NEW YORK, CMC:A former United States immigration official and his sister have pleaded guilty to fraud and conspiracy charges in a million-dollar scheme to arrange sham marriages in order to obtain illegal green cards for Caribbean and other immigrants.
Phillip Browne, 41, who worked until December 2005 as a district adjudication officer for the U.S. Federal Citizenship and Immigration Services in Manhattan, and his sister, Beverly Mozer-Browne, 50, who once owned a financial and legal-service business in Queens, pleaded guilty Friday to the charges in a U.S. Federal District court here.
Authorities said Mozer-Browne's 'Help Preparers Professional Services', was a front for the procurement of illegal permanent-residence documents, popularly known as green cards.
Browne and Mozer-Browne were originally charged in the scheme with nearly two dozen others in June 2006.
All but one of them, Wendy Harrison, have either pleaded guilty or been convicted in the case. Authorities said Harrison is a fugitive.
Caribbean immigrants defrauded
Authorities could not determine how many people Browne and Mozer-Browne defrauded were Caribbean immigrants.
But prosecutors said that, from April 2001 through November 2005, Help Preparers Professional Services provided hundreds of illegal green cards for its clients, charging US$8,000 to US$16,000 a person and generating more than US$1 million in revenue.

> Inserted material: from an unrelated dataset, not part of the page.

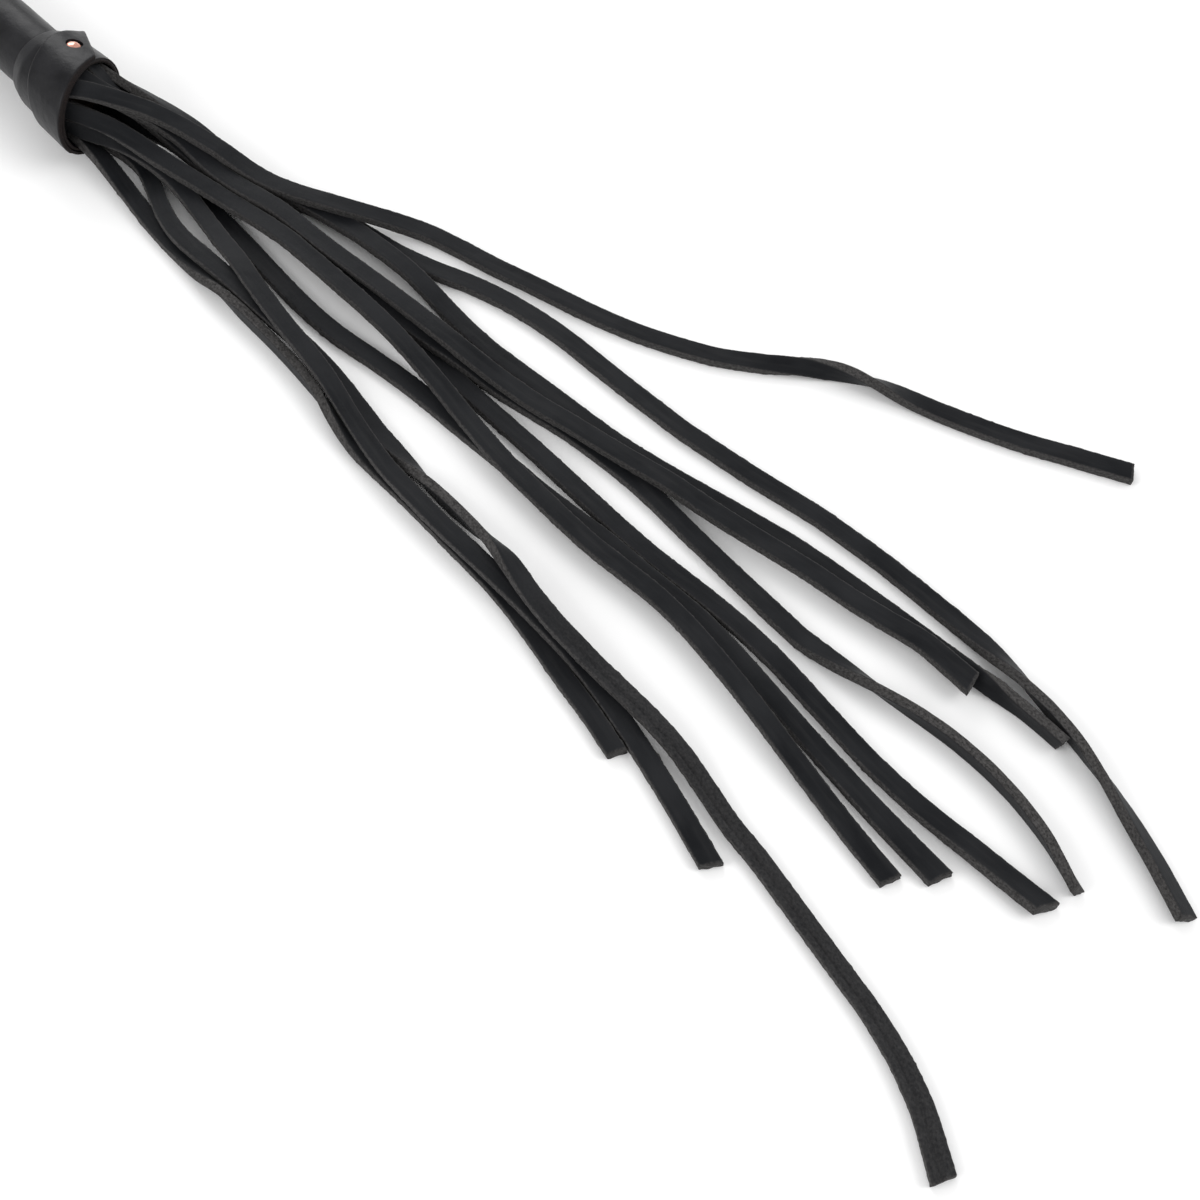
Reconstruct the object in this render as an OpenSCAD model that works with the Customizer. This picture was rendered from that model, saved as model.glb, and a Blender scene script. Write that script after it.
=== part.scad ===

Browne and his sister pleaded guilty to arranging for some clients to marry American citizens under false pretenses and to producing documentation of non-existent marriages for others.
Authorities said that Help Preparers used the false marriage documents, along with fraudulent financial documents, like fictitious letters from employers, to apply for green cards for its clients.
The applications were mailed to the New York office of the Citizenship and Immigration Services, a part of the Homeland Security Department, where Browne approved them without interviewing the applicants as required by law.
The original indictment in the case charged 13 employees of Help Preparers, two other people who scouted citizens willing to marry clients, two citizens who were paid to enter sham marriages, and 11 clients.
Browne and Mozer-Browne each face a maximum sentence of five years in prison when they are sentenced this winter.